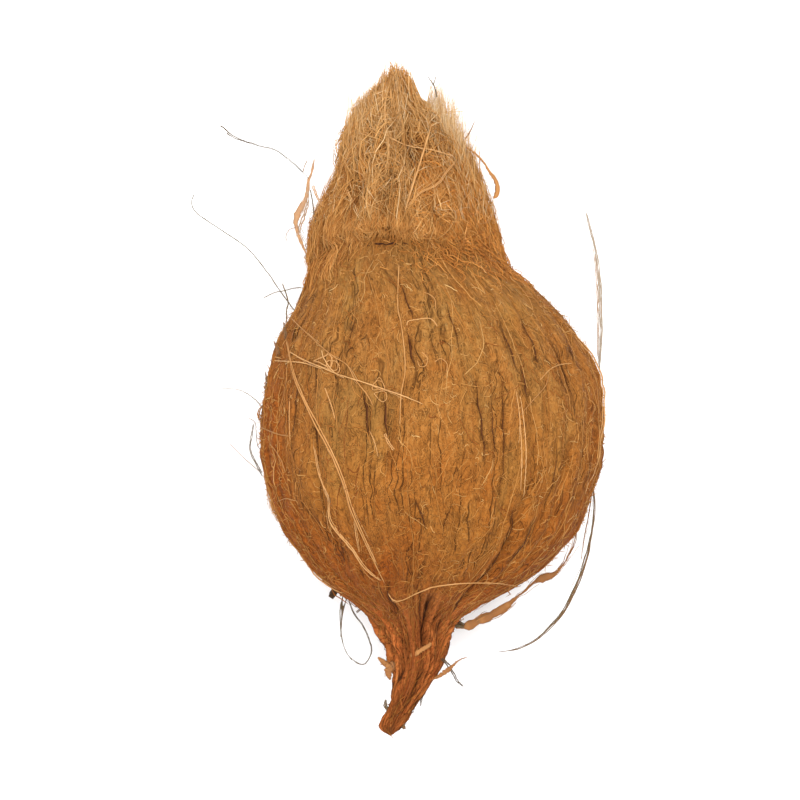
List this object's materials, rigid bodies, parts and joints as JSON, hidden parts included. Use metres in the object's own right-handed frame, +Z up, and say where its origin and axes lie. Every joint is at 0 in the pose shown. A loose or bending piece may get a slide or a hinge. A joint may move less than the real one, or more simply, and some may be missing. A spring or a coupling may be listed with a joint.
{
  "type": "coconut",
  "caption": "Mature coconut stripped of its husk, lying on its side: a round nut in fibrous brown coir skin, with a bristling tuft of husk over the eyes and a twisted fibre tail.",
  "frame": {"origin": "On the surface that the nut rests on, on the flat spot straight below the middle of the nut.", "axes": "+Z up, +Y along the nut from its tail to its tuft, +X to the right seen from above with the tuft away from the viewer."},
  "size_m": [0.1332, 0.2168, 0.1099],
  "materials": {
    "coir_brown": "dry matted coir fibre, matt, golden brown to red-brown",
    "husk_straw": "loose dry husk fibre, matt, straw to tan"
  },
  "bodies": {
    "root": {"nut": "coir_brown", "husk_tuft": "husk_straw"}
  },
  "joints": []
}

-=-=-

## WHAT YOU WILL DO
Repeat the listing exactly, from its first line to its last.

## EXERCISE SOLUTION
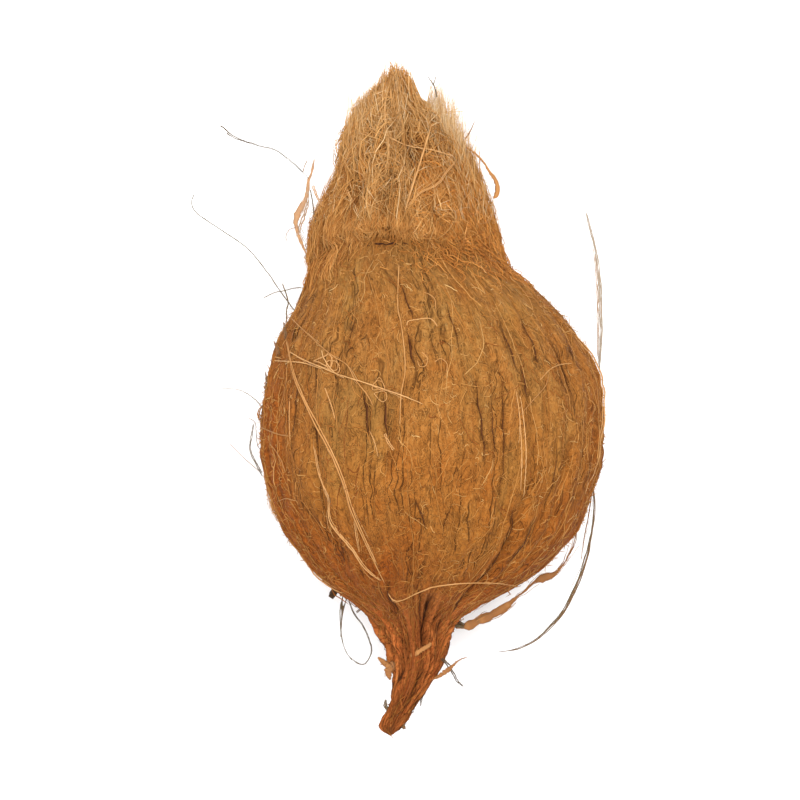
List this object's materials, rigid bodies, parts and joints as JSON, hidden parts included. Use metres in the object's own right-handed frame, +Z up, and say where its origin and axes lie. Every joint is at 0 in the pose shown. A loose or bending piece may get a slide or a hinge. A joint may move less than the real one, or more simply, and some may be missing. A spring or a coupling may be listed with a joint.
{
  "type": "coconut",
  "caption": "Mature coconut stripped of its husk, lying on its side: a round nut in fibrous brown coir skin, with a bristling tuft of husk over the eyes and a twisted fibre tail.",
  "frame": {"origin": "On the surface that the nut rests on, on the flat spot straight below the middle of the nut.", "axes": "+Z up, +Y along the nut from its tail to its tuft, +X to the right seen from above with the tuft away from the viewer."},
  "size_m": [0.1332, 0.2168, 0.1099],
  "materials": {
    "coir_brown": "dry matted coir fibre, matt, golden brown to red-brown",
    "husk_straw": "loose dry husk fibre, matt, straw to tan"
  },
  "bodies": {
    "root": {"nut": "coir_brown", "husk_tuft": "husk_straw"}
  },
  "joints": []
}